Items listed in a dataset
----------
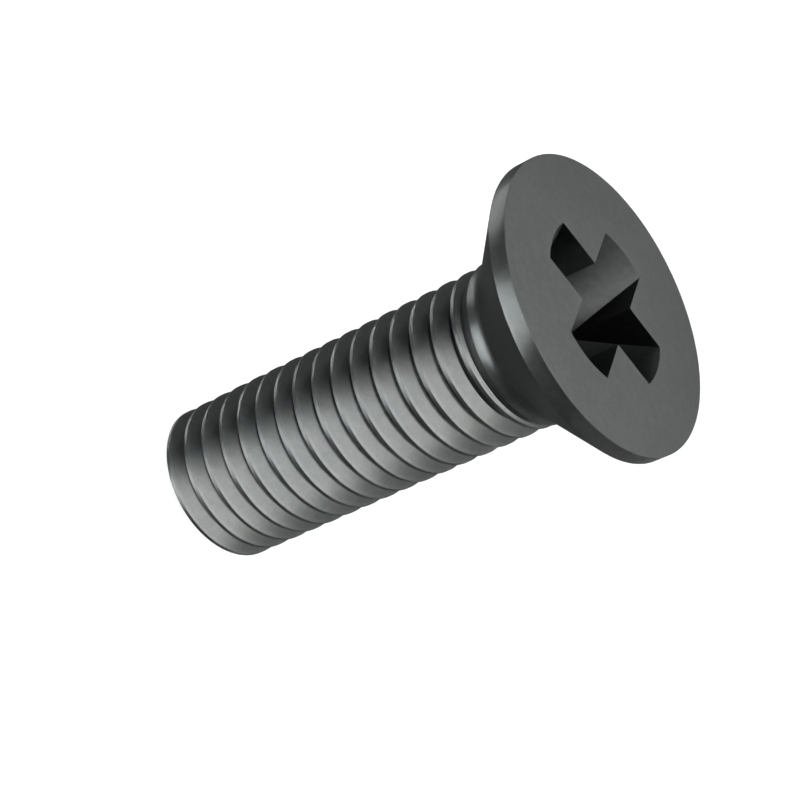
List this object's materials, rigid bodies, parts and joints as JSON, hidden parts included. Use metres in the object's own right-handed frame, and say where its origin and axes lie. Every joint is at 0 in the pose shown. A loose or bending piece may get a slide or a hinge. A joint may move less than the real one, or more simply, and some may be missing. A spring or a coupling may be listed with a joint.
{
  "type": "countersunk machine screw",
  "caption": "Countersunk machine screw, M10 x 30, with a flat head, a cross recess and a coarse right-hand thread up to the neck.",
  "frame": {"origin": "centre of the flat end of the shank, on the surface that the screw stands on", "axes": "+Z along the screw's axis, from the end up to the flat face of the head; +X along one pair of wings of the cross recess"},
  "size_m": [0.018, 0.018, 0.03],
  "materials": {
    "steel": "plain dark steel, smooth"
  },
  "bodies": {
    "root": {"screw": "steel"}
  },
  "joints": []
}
----------
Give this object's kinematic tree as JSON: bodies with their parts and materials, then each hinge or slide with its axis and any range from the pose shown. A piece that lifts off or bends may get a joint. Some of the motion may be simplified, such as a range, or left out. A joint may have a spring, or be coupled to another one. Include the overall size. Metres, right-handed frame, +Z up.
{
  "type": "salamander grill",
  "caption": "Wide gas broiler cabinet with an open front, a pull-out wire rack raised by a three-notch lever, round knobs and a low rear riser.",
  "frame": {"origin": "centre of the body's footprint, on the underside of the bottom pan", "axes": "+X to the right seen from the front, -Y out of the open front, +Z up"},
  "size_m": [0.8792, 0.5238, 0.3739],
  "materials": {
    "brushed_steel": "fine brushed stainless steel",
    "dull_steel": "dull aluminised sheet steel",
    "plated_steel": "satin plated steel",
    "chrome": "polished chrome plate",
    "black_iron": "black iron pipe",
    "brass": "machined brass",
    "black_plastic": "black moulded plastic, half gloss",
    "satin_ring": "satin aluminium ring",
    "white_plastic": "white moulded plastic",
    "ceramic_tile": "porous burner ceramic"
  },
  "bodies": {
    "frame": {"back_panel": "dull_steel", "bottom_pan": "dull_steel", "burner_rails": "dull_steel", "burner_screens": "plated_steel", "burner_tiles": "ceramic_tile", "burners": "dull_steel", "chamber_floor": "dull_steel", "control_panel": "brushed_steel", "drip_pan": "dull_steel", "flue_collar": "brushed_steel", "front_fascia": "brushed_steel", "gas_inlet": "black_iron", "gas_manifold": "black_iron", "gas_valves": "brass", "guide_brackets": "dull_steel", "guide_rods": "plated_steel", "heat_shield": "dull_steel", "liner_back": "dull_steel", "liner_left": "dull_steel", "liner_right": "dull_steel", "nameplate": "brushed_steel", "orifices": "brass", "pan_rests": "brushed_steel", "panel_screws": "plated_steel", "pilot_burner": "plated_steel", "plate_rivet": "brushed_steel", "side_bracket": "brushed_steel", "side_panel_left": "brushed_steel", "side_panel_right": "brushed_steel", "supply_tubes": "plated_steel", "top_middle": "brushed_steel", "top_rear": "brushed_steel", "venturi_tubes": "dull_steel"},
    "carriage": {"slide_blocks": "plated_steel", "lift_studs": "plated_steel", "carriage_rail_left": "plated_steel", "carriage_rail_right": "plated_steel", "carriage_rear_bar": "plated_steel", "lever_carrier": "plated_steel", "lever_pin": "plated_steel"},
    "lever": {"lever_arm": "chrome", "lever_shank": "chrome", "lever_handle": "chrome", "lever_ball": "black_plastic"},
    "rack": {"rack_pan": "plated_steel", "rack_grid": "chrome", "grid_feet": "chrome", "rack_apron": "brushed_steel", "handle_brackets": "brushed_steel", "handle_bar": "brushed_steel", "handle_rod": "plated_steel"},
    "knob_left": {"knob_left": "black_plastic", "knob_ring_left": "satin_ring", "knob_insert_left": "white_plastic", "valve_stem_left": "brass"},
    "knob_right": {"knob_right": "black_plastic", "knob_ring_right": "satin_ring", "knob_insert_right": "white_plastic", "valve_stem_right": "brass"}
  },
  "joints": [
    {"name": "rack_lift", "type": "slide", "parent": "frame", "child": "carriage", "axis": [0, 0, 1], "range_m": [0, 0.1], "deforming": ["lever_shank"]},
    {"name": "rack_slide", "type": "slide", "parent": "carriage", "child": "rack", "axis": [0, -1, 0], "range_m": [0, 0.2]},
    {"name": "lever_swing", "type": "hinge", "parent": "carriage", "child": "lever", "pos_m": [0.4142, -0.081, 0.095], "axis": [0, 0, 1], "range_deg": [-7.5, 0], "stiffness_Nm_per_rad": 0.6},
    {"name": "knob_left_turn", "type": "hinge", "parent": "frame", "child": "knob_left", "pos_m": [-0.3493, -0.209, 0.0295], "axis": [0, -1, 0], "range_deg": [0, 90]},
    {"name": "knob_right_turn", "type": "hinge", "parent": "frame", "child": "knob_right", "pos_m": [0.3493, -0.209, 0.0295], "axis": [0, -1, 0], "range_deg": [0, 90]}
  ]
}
----------
Problem statement
Track down every line with the word "JSON" and copy it.

Solution to the exercise
List this object's materials, rigid bodies, parts and joints as JSON, hidden parts included. Use metres in the object's own right-handed frame, and say where its origin and axes lie. Every joint is at 0 in the pose shown. A loose or bending piece may get a slide or a hinge. A joint may move less than the real one, or more simply, and some may be missing. A spring or a coupling may be listed with a joint.
Give this object's kinematic tree as JSON: bodies with their parts and materials, then each hinge or slide with its axis and any range from the pose shown. A piece that lifts off or bends may get a joint. Some of the motion may be simplified, such as a range, or left out. A joint may have a spring, or be coupled to another one. Include the overall size. Metres, right-handed frame, +Z up.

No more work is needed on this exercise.